Numéro 2 - Printemps 2015
Querelles littéraires et disputes politiques : Italie et Espagne XIIIe - XVIIe siècles
08. Défense et censure d’un jésuite de cour : la controverse autour du Père Jerónimo de Florencia -
Florencia prédicateur royal controverse image jésuites
Sarah Voinier
Université d'Artois
Textes et Cultures EA 4028
p.191-210.
Sarah VOINIER, « Défense et censure d’un jésuite de cour : la controverse autour du Père Jerónimo de Florencia ».

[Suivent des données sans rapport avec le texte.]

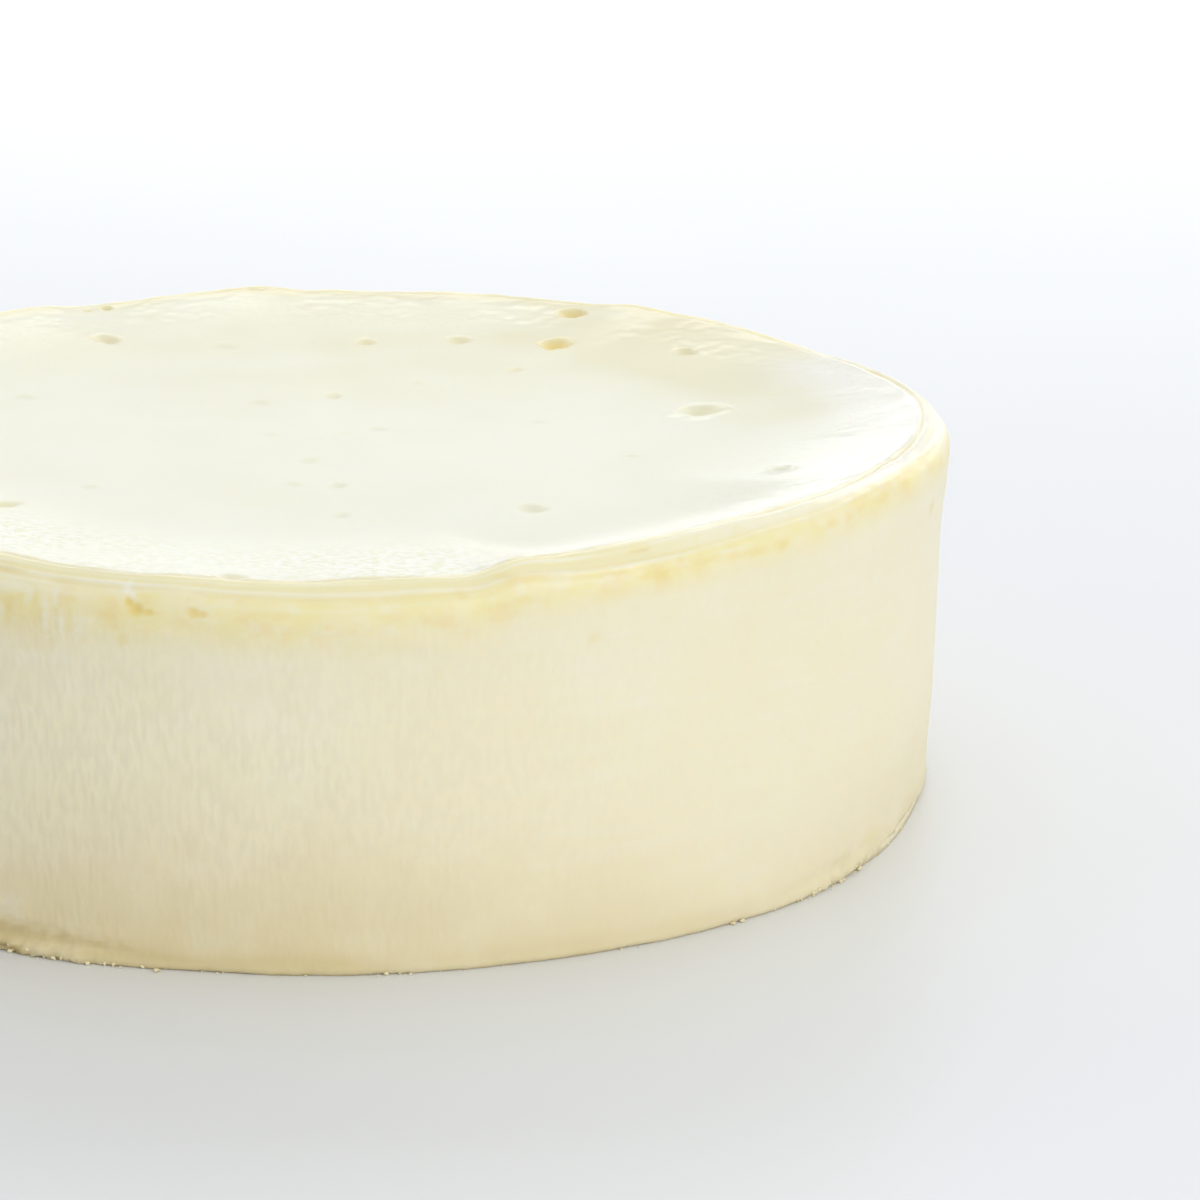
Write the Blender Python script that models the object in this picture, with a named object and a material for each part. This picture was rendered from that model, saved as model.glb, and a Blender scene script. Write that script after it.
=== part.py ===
"""Baked cheesecake without a crust, whole and uncut, as one solid.

The cake is turned about Z from its half profile: a flat base, a side that leans out a little,
a rounded shoulder, a groove round a raised rim, and a top that has sunk in the middle. The
turned form is then made as uneven as a baked cake, and burst bubbles are cut out of its top.
The origin is the middle of the base. Metres, +Z up. A bearing is in degrees, 0 at the front,
which faces -Y, and grows towards +X.
"""

import math

import bmesh
import bpy
from mathutils import Euler, Matrix, Vector

# Driving dimensions of the turned form
RIM_HEIGHT = 0.068          # crest of the rim above the base
SHOULDER_RADIUS = 0.1147    # widest, just under the rim
BASE_RADIUS = 0.1113        # edge of the flat base
FOOT_WIDTH = 0.0010         # rounding of the bottom edge, across and up
FOOT_HEIGHT = 0.0016
SIDE_LEAN = 0.0012          # how far the side leans out above the foot
GROOVE_RADIUS = 0.1100      # thin groove that parts the rim's crest from its lip
GROOVE_DEPTH = 0.0004
GROOVE_HALF_WIDTH = 0.0007
RIDGE_RADIUS = 0.1135       # where the lip rounds over into the shoulder
RIDGE_DROP = 0.0021         # how far that is below the crest
SHOULDER_DROP = 0.0042      # from the ridge down to the widest point
NECK_DROP = 0.0200          # from the ridge down to where the side stops swelling outwards
SINK_DEPTH = 0.0034         # middle of the top below the crest
SINK_RADIUS = 0.068         # inside this the top is nearly flat

# How uneven the bake is. A swell is a bearing, a half width and a height.
SECTORS = 112
STRETCH_FLOOR = 0.022       # below this height the side is not stretched by the rim
FOLD_START, FOLD_END = 11.5, 17.0       # bearings between which the rim folds and steps up
FADE_START, FADE_END = 82.0, 128.0      # bearings between which that step dies away again
FOLD_RISE = 0.0026
RIM_SWELLS = (
    (60.0, 46.0, 0.0015),
    (-40.0, 24.0, 0.0019),
    (146.0, 6.0, 0.0005),
    (-154.0, 8.0, -0.0006),
    (-172.0, 6.0, 0.0006),
)
FLAT_LIP = (66.0, 36.0, 0.0015)         # where the lip outside the groove lies flatter
RIM_RIPPLE = 0.00030
LIP_RIPPLE = 0.00030
RADIUS_RIPPLE = 0.00020
FOOT_RIPPLE = 0.00022
TOP_RIPPLE = 0.00025

# Burst bubbles in the top: bearing, distance from the axis, width, depth
BUBBLES = (
    (147.5, 0.0830, 0.0072, 0.0019),
    (151.5, 0.1035, 0.0068, 0.0016),
    (161.0, 0.0800, 0.0052, 0.0012),
    (174.5, 0.0755, 0.0044, 0.0011),
    (130.5, 0.0925, 0.0050, 0.0012),
    (145.5, 0.0640, 0.0034, 0.0009),
    (-149.5, 0.0870, 0.0056, 0.0014),
    (179.0, 0.0325, 0.0040, 0.0009),
    (104.0, 0.0720, 0.0066, 0.0013),
    (34.0, 0.0630, 0.0054, 0.0012),
    (2.0, 0.0345, 0.0036, 0.0008),
    (65.5, 0.0880, 0.0038, 0.0010),
    (-49.0, 0.0755, 0.0050, 0.0012),
)


def smooth(value, low, high):
    """0 at low, 1 at high, with no corner at either end."""
    share = min(max((value - low) / (high - low), 0.0), 1.0)
    return share * share * (3.0 - 2.0 * share)


def swell(bearing, centre, half_width, height):
    """A rounded rise of that height at the centre bearing, gone past the half width."""
    away = abs((bearing - centre + 180.0) % 360.0 - 180.0)
    return height * math.cos(min(away / half_width, 1.0) * math.pi / 2.0) ** 2


def ripple(bearing, lowest, highest, salt):
    """An uneven wave round the cake, mostly between -1 and 1, made of whole turns."""
    angle = math.radians(bearing)
    waves = range(lowest, highest + 1)
    total = sum(math.sin(turns * angle + salt * turns * turns) for turns in waves)
    return total / math.sqrt(len(waves))


def rim_rise(bearing):
    """How far the rim stands above its usual height."""
    step = smooth(bearing, FOLD_START, FOLD_END) * (1.0 - smooth(bearing, FADE_START, FADE_END))
    swells = sum(swell(bearing, *rise) for rise in RIM_SWELLS)
    return FOLD_RISE * step + swells + RIM_RIPPLE * ripple(bearing, 3, 17, 0.83)


def lip_lift(bearing):
    """How much higher the lip outside the groove lies than in the turned form."""
    return swell(bearing, *FLAT_LIP) + LIP_RIPPLE * ripple(bearing, 4, 15, 2.17)


def sunken_height(radius):
    """Height of the turned top inside the groove: a shallow bowl that rises to the crest."""
    crest_radius = GROOVE_RADIUS - 2.0 * GROOVE_HALF_WIDTH
    climb = smooth(radius, SINK_RADIUS, crest_radius) ** 1.2
    return RIM_HEIGHT - SINK_DEPTH * (1.0 - climb)


def arc(centre, radii, start, end, steps):
    """Points of an elliptic arc in the half profile, from one angle to another."""
    angles = [math.radians(start + (end - start) * step / steps) for step in range(steps + 1)]
    return [(centre[0] + radii[0] * math.cos(angle), centre[1] + radii[1] * math.sin(angle))
            for angle in angles]


def side_profile(neck_height, steps=6):
    """The side from the foot's rounding up to the neck, leaning out evenly."""
    start = BASE_RADIUS + FOOT_WIDTH
    shares = [step / steps for step in range(1, steps + 1)]
    return [(start + SIDE_LEAN * share, FOOT_HEIGHT + (neck_height - FOOT_HEIGHT) * share)
            for share in shares]


def shoulder_profile(neck_height, widest_height):
    """From the neck out to the widest point, and round over it to the ridge."""
    neck_radius = BASE_RADIUS + FOOT_WIDTH + SIDE_LEAN
    overhang = SHOULDER_RADIUS - neck_radius
    under = [(neck_radius + overhang * smooth(share, 0.0, 1.05),
              neck_height + (widest_height - neck_height) * share)
             for share in (0.25, 0.45, 0.65, 0.83)]
    inset = 0.0010
    rounding = (SHOULDER_RADIUS - RIDGE_RADIUS + inset, SHOULDER_DROP)
    return under + arc((RIDGE_RADIUS - inset, widest_height), rounding, 0.0, 75.0, 5)


def rim_profile(ridge):
    """From the ridge in over the lip, down through the groove and up to the crest."""
    lip_edge = GROOVE_RADIUS + GROOVE_HALF_WIDTH
    drop = RIM_HEIGHT - ridge[1]
    lip = [(ridge[0] + (lip_edge - ridge[0]) * share, RIM_HEIGHT - drop * (1.0 - share) ** 1.4)
           for share in (0.35, 0.7, 1.0)]
    groove = (GROOVE_RADIUS, RIM_HEIGHT - GROOVE_DEPTH)
    crest = (GROOVE_RADIUS - GROOVE_HALF_WIDTH, RIM_HEIGHT)
    return lip + [groove, crest]


def top_profile(steps=11):
    """The sunken top from the crest to the axis, with its rings closer near the rim."""
    outermost = GROOVE_RADIUS - 3.5 * GROOVE_HALF_WIDTH
    radii = [outermost * (1.0 - (step / steps) ** 1.6) for step in range(steps + 1)]
    return [(radius, sunken_height(radius)) for radius in radii]


def half_profile():
    """The turned form's outline, from the middle of the base out, up and in to the axis."""
    widest_height = RIM_HEIGHT - RIDGE_DROP - SHOULDER_DROP
    neck_height = RIM_HEIGHT - RIDGE_DROP - NECK_DROP
    foot = arc((BASE_RADIUS, FOOT_HEIGHT), (FOOT_WIDTH, FOOT_HEIGHT), -90.0, 0.0, 3)
    shoulder = shoulder_profile(neck_height, widest_height)
    outline = [(0.0, 0.0)] + foot + side_profile(neck_height) + shoulder
    return outline + rim_profile(shoulder[-1]) + top_profile()


def baked_top(radius, height, bearing):
    """Where a point of the turned top lies on the uneven cake, as radius and height."""
    inward = smooth(radius, SINK_RADIUS, GROOVE_RADIUS)
    wander = RADIUS_RIPPLE * ripple(bearing, 2, 9, 0.57) * inward
    settled = TOP_RIPPLE * ripple(bearing, 2, 6, 1.9) * math.sin(math.pi * radius / GROOVE_RADIUS)
    return radius + wander, height + rim_rise(bearing) * inward + settled


def baked_side(radius, height, bearing):
    """The same for the base's edge, the side and the lip. The base keeps its plane."""
    stretch = smooth(height, STRETCH_FLOOR, RIM_HEIGHT - RIDGE_DROP)
    outward = smooth(radius, GROOVE_RADIUS, RIDGE_RADIUS) * stretch
    near_foot = 1.0 - smooth(height, FOOT_HEIGHT, 6.0 * FOOT_HEIGHT)
    wander = RADIUS_RIPPLE * ripple(bearing, 2, 9, 0.57) * (0.3 + 0.7 * stretch)
    wander += FOOT_RIPPLE * ripple(bearing, 5, 17, 1.31) * near_foot
    return radius + wander, height + rim_rise(bearing) * stretch + lip_lift(bearing) * outward


def bake(vert):
    """Moves one vertex of the turned form to its place on the uneven cake."""
    radius = math.hypot(vert.co.x, vert.co.y)
    on_axis = radius < FOOT_WIDTH
    on_top = vert.co.z > RIM_HEIGHT / 2.0 and radius < GROOVE_RADIUS
    bearing = math.degrees(math.atan2(vert.co.x, -vert.co.y))
    if not on_axis:
        place = baked_top if on_top else baked_side
        new_radius, vert.co.z = place(radius, vert.co.z, bearing)
        vert.co.x *= new_radius / radius
        vert.co.y *= new_radius / radius


def add_object(name, bm):
    """An object of that name, in the scene, with the mesh built so far."""
    mesh = bpy.data.meshes.new(name)
    bm.to_mesh(mesh)
    bm.free()
    thing = bpy.data.objects.new(name, mesh)
    bpy.context.scene.collection.objects.link(thing)
    return thing


def make_cake(material):
    """The cake: the half profile spun about Z, then baked uneven."""
    bm = bmesh.new()
    outline = [bm.verts.new((0.0, -radius, height)) for radius, height in half_profile()]
    edges = [bm.edges.new(pair) for pair in zip(outline, outline[1:])]
    bmesh.ops.spin(bm, geom=outline + edges, cent=(0.0, 0.0, 0.0), axis=(0.0, 0.0, 1.0),
                   angle=2.0 * math.pi, steps=SECTORS, use_merge=True)
    bmesh.ops.remove_doubles(bm, verts=bm.verts, dist=1e-6)
    for vert in bm.verts:
        bake(vert)
    middle = min(bm.verts, key=lambda vert: vert.co.length)
    bmesh.ops.dissolve_verts(bm, verts=[middle])
    bmesh.ops.recalc_face_normals(bm, faces=bm.faces)
    cake = add_object("cheesecake", bm)
    cake.data.materials.append(material)
    cake.data.shade_smooth()
    cake.data.set_sharp_from_angle(angle=math.radians(50.0))
    return cake


def make_bubble_cutters():
    """Shallow ellipsoids, each sitting in the top where a bubble burst, in one mesh."""
    bm = bmesh.new()
    for count, (bearing, distance, width, depth) in enumerate(BUBBLES):
        distance, height = baked_top(distance, sunken_height(distance), bearing)
        angle = math.radians(bearing)
        place = Vector((distance * math.sin(angle), -distance * math.cos(angle), height))
        place.z += 0.5 * depth
        narrower = 0.72 + 0.09 * (count % 4)
        size = Matrix.Diagonal((0.58 * width, 0.58 * width * narrower, 1.5 * depth, 1.0))
        turn = Euler((0.0, 0.0, 1.1 * count)).to_matrix().to_4x4()
        bmesh.ops.create_uvsphere(bm, u_segments=10, v_segments=7, radius=1.0,
                                  matrix=Matrix.Translation(place) @ turn @ size)
    cutters = add_object("bubble_cutters", bm)
    cutters.hide_render = True
    cutters.display_type = "WIRE"
    return cutters


def make_material():
    """Smooth pale cream of the baked cheese."""
    cream = (0.86, 0.79, 0.56, 1.0)
    material = bpy.data.materials.new("baked_cream")
    material.use_nodes = True
    surface = material.node_tree.nodes["Principled BSDF"]
    surface.inputs["Base Color"].default_value = cream
    surface.inputs["Roughness"].default_value = 0.42
    surface.inputs["Metallic"].default_value = 0.0
    material.diffuse_color = cream
    return material


def main():
    for old in list(bpy.data.objects):
        bpy.data.objects.remove(old, do_unlink=True)
    cake = make_cake(make_material())
    cut = cake.modifiers.new("bubbles", "BOOLEAN")
    cut.operation = "DIFFERENCE"
    cut.solver = "EXACT"
    cut.object = make_bubble_cutters()


main()
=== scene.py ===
import math
import random

import bmesh
import bpy
from mathutils import Euler, Matrix, Vector, noise
from mathutils.kdtree import KDTree


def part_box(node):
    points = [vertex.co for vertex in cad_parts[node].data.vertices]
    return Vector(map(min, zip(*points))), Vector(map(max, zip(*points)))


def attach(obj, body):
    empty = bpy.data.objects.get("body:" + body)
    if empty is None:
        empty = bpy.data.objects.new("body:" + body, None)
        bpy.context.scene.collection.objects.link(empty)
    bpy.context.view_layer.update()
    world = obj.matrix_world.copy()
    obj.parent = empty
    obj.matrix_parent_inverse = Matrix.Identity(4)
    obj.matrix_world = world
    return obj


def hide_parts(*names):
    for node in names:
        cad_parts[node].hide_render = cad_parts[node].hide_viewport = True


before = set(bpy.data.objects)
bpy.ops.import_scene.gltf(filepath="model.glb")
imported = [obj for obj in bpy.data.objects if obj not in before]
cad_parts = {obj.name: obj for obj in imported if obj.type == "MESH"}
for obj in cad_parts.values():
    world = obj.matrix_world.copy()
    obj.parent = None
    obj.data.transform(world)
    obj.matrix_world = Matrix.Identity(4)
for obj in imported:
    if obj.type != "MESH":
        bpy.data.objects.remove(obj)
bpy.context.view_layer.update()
boxLow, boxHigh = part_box("cheesecake")
mm = 0.001
print("frame loaded, cake box in mm:", [round(side / mm, 1) for side in boxHigh - boxLow])

# The turned form of the cake, taken from the frame. A bearing is in degrees, 0 at the front (-Y).
cakeShape = {
    "shoulderRadius": (boxHigh.x - boxLow.x + boxHigh.y - boxLow.y) / 4,
    "crestHeight": boxHigh.z - 4.1 * mm,    # the rim where it is neither swollen nor folded
    "baseInset": 3.4 * mm,      # from the shoulder in to the edge of the flat base
    "footWidth": 1.0 * mm,
    "footHeight": 1.6 * mm,
    "sideLean": 1.2 * mm,
    "grooveInset": 4.7 * mm,    # from the shoulder in to the groove
    "ridgeInset": 1.2 * mm,     # from the shoulder in to the ridge where the lip rounds over
    "ridgeDrop": 2.1 * mm,
    "shoulderDrop": 4.2 * mm,
    "neckDrop": 20.0 * mm,
    "sinkDepth": 3.4 * mm,
    "sinkRadius": 60.0 * mm,
    "dish": 1.7,                # how the top climbs out to the rim: 1 evenly, more late and steeply
    "curl": 2.6,                # added to that where the rim curls up
    "lipEdge": 0.7 * mm,        # outside the groove, where the lip meets the flat of the rim
    "crestInset": 1.4 * mm,     # inside the groove, where the top begins
    "stretchFloor": 22.0 * mm,  # the side below this height doesn't rise with the rim
}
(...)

Résumé. Les représentations du jésuite Jerónimo de Florencia ont toujours été un enjeu dans la construction de l’image de la Compagnie du XVIIe siècle à nos jours. La Carta de defunción du Père jésuite Juan de Montalvo, rédigée en 1633, au lendemain de la mort du prédicateur royal montre comment le discours posthume, véritable projet hagiographique, réhabilite cette figure controversée dont l’influence politique à la cour fut grandissante jusqu’à la mort de Philippe III. Les termes de l’éloge dépassent l’excellence de ses qualités pour souligner son désintéressement ainsi que sa parfaite obéissance à l’ordre et à sa mission évangélique. En creux, se dessine une défense à un double niveau, à la fois individuel et collectif, dans un contexte où l’antijésuitisme fait des émules en Espagne. À l’inverse, trois siècles plus tard, le jésuite Antonio Astrain, dans son Historia de la Compañía, fait un tout autre choix, celui de dénoncer les vices du Père Florencia pour mieux réaffirmer les valeurs spirituelles et morales de la Compagnie. De la louange à la vitupération, la variation des images de Jerónimo de Florencia prouve la plasticité des arguments de défense de la Compagnie mais aussi sa nécessité dans une Espagne inégalement acquise à sa cause.
Mots-clés. Florencia, prédicateur royal, controverse, image, jésuites.
Sarah VOINIER, « Défense et censure d’un jésuite de cour : la controverse autour du Père Jerónimo de Florencia ».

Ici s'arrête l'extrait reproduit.